**Goal**
Give the number of lines in the listing that hold the word "hidden". Write nothing but that number.

===== Source records

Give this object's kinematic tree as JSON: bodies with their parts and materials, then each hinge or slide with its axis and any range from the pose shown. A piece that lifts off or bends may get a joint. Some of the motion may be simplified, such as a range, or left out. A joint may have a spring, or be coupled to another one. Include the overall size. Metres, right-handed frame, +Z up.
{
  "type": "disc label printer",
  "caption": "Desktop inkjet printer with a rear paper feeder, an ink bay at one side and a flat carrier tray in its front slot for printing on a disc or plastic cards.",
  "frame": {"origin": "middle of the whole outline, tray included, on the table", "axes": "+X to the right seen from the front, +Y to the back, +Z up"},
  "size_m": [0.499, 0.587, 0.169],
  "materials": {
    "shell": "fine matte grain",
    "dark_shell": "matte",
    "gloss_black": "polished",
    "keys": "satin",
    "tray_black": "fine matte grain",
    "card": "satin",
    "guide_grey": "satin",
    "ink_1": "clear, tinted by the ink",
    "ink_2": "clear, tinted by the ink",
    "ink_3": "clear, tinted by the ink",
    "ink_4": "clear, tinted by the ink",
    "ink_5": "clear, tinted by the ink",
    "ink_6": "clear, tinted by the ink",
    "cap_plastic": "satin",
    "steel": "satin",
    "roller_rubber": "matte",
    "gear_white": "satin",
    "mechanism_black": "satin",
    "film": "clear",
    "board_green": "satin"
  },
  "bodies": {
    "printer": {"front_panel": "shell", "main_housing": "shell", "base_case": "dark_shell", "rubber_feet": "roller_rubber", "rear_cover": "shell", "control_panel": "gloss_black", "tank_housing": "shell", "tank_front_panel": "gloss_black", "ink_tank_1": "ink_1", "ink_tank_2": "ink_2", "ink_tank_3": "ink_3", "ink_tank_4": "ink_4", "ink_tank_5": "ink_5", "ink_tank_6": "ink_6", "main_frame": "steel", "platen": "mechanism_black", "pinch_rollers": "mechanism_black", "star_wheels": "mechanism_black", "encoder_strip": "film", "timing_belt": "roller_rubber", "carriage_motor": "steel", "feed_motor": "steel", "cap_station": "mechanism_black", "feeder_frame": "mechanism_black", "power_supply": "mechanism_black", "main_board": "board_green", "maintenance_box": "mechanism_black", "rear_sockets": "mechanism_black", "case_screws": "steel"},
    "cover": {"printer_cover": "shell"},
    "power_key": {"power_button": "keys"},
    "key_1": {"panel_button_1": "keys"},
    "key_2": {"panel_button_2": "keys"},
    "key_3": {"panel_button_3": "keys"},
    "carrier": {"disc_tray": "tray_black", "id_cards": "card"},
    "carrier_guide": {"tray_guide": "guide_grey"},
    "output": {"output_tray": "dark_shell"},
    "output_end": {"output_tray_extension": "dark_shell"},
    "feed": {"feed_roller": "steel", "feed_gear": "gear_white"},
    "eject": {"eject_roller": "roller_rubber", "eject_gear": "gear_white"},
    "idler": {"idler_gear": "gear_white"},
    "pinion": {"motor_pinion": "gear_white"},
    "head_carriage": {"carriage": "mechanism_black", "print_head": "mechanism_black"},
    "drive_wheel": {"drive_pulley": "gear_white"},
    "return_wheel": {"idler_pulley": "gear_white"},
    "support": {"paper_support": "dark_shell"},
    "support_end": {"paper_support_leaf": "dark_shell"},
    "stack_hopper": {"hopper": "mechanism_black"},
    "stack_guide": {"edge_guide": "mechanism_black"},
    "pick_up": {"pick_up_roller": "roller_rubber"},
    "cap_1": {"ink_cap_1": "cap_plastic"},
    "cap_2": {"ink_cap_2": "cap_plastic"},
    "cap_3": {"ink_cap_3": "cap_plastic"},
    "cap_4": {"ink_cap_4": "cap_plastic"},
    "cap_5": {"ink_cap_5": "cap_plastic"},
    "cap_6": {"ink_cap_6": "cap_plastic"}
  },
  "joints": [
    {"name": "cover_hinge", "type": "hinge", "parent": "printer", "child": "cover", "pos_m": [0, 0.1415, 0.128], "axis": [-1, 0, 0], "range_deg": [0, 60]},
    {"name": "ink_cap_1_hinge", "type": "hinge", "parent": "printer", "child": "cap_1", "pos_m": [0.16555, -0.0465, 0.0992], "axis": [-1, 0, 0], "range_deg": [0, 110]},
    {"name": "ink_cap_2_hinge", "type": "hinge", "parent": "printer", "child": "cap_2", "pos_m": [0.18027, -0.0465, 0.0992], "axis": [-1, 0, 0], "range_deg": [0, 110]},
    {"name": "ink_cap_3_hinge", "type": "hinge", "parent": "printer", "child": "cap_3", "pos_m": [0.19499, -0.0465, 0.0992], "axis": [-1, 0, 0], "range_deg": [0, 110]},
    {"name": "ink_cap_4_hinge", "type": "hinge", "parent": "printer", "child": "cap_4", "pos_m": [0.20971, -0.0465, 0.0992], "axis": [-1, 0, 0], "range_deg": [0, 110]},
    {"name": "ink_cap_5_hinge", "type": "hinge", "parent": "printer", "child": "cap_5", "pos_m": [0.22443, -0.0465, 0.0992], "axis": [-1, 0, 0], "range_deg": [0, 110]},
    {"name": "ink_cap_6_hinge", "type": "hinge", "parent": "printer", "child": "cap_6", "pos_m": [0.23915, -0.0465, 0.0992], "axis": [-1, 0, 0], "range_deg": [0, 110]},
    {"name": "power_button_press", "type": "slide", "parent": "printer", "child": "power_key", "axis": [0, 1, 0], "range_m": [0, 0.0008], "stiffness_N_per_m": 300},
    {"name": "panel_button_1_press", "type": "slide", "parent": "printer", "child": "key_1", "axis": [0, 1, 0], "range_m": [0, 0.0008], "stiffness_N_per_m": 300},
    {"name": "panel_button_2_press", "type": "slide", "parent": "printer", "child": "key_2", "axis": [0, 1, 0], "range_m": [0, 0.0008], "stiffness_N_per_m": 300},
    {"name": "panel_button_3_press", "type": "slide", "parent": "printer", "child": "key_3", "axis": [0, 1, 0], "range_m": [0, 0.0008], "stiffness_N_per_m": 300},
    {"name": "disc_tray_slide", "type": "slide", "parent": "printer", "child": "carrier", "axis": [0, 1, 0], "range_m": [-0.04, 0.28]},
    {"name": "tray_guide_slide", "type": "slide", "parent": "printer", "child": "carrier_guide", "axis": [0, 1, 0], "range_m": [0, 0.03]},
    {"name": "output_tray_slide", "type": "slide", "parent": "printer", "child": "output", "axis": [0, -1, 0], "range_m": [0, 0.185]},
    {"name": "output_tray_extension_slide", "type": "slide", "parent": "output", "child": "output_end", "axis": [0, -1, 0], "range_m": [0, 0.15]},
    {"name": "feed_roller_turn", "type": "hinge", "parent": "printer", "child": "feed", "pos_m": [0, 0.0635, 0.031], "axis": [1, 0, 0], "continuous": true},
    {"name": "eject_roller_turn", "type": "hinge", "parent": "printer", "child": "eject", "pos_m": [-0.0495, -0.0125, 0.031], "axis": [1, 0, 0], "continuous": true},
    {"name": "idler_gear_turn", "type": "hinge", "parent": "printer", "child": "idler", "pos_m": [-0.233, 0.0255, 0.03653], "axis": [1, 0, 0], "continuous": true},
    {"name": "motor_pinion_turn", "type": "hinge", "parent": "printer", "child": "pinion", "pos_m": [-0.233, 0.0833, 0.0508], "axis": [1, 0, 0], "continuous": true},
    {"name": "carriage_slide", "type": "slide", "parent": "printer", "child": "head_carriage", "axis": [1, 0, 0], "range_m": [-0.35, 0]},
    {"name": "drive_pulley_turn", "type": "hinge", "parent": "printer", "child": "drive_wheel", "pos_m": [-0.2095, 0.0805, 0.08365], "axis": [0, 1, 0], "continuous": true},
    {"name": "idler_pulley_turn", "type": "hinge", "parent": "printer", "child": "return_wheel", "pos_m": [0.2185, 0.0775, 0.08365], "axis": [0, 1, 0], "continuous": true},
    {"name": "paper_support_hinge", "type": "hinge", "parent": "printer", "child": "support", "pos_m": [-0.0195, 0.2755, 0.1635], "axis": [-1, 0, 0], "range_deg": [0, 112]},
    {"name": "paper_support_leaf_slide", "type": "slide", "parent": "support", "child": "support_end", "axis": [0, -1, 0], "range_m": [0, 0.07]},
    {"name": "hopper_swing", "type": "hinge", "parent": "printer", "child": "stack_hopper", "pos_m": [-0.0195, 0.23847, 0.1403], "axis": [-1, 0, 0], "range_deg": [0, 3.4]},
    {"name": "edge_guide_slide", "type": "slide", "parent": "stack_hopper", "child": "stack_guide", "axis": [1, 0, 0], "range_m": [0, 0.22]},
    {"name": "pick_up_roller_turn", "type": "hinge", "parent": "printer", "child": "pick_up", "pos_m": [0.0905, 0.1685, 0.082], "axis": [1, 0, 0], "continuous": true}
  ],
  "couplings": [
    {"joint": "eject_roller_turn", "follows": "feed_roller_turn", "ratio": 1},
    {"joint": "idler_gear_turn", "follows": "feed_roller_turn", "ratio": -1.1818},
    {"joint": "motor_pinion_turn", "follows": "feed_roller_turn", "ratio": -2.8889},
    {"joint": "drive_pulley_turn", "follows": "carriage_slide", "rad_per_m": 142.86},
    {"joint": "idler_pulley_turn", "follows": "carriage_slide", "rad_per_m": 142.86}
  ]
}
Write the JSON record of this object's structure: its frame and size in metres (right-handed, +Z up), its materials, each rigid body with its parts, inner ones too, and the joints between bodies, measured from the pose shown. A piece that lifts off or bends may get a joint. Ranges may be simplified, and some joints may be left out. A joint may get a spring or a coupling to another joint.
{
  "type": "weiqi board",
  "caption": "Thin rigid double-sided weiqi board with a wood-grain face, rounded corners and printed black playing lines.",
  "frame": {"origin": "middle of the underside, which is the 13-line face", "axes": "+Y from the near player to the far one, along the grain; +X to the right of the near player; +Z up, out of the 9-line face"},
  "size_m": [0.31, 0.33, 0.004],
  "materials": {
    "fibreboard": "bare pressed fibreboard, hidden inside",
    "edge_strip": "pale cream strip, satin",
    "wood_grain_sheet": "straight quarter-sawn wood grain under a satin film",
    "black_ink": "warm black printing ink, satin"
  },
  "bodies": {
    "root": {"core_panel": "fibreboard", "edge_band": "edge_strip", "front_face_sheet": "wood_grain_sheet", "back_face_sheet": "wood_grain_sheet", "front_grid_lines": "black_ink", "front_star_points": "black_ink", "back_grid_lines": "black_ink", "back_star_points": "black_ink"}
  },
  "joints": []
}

==========
===== Source records

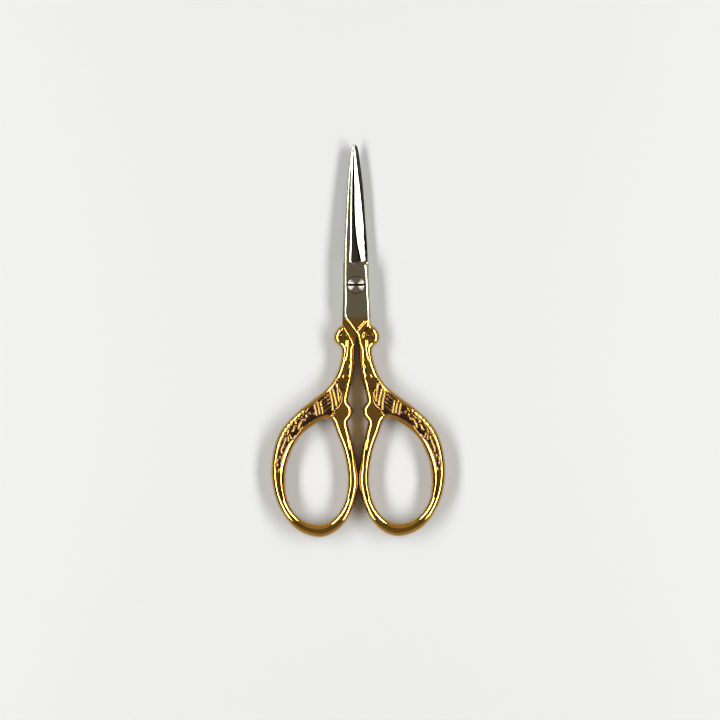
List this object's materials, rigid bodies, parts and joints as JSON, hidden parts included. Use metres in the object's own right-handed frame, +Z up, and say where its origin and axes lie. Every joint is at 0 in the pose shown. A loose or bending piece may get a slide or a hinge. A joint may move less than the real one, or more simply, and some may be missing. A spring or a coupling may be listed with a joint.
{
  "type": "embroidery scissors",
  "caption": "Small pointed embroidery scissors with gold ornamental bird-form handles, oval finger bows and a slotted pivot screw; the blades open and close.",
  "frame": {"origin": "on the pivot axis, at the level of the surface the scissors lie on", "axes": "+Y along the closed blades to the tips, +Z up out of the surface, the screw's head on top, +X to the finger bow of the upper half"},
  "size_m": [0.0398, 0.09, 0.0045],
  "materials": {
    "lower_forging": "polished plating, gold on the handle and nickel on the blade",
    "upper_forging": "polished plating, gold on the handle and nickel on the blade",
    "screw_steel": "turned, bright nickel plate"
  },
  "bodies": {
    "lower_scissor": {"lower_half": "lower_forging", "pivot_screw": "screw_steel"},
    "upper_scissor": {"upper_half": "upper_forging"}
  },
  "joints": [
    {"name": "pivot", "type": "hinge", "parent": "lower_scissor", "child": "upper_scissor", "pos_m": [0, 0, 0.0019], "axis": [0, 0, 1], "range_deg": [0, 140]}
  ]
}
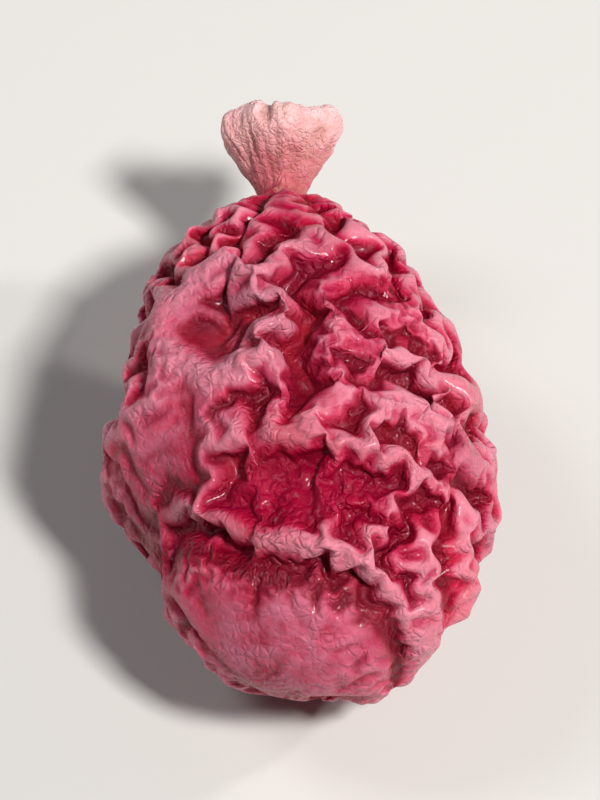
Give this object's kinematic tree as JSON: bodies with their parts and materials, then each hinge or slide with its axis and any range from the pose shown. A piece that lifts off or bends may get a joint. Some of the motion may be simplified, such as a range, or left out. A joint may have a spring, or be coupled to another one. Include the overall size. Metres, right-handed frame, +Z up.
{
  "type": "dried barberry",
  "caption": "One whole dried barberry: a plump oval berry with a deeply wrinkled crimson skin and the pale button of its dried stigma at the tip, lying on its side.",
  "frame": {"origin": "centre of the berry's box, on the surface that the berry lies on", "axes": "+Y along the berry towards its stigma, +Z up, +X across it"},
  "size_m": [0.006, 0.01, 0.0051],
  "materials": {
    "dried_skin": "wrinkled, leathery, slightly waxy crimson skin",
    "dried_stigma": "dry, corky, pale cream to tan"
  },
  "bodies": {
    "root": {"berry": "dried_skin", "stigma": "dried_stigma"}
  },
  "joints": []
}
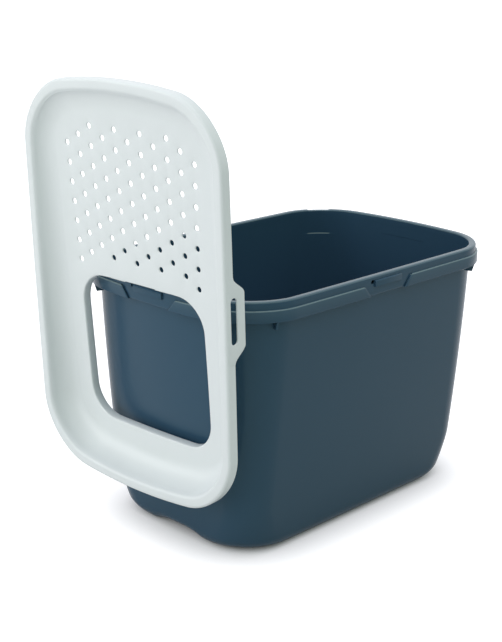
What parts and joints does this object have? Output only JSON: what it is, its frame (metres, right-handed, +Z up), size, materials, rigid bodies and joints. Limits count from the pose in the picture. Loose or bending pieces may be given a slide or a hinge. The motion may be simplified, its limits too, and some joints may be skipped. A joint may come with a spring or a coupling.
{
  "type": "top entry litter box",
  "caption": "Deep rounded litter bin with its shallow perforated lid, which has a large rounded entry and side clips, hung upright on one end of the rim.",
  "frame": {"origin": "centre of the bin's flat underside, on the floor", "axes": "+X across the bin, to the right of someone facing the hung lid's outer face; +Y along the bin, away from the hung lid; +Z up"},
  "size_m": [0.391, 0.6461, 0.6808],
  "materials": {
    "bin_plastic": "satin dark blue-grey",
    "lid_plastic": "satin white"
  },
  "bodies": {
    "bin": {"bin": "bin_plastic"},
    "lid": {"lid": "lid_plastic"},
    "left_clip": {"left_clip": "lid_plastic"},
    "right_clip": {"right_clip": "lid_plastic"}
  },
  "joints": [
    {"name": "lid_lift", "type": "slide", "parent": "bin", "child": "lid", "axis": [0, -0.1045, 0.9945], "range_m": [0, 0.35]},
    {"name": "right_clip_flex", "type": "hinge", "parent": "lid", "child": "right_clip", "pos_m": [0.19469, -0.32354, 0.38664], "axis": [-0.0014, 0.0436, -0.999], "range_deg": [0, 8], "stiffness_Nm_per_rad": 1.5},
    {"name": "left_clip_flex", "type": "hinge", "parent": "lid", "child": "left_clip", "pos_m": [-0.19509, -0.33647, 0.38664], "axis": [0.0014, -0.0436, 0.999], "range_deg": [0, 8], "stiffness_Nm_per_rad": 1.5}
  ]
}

==========

**Solution for this task**
2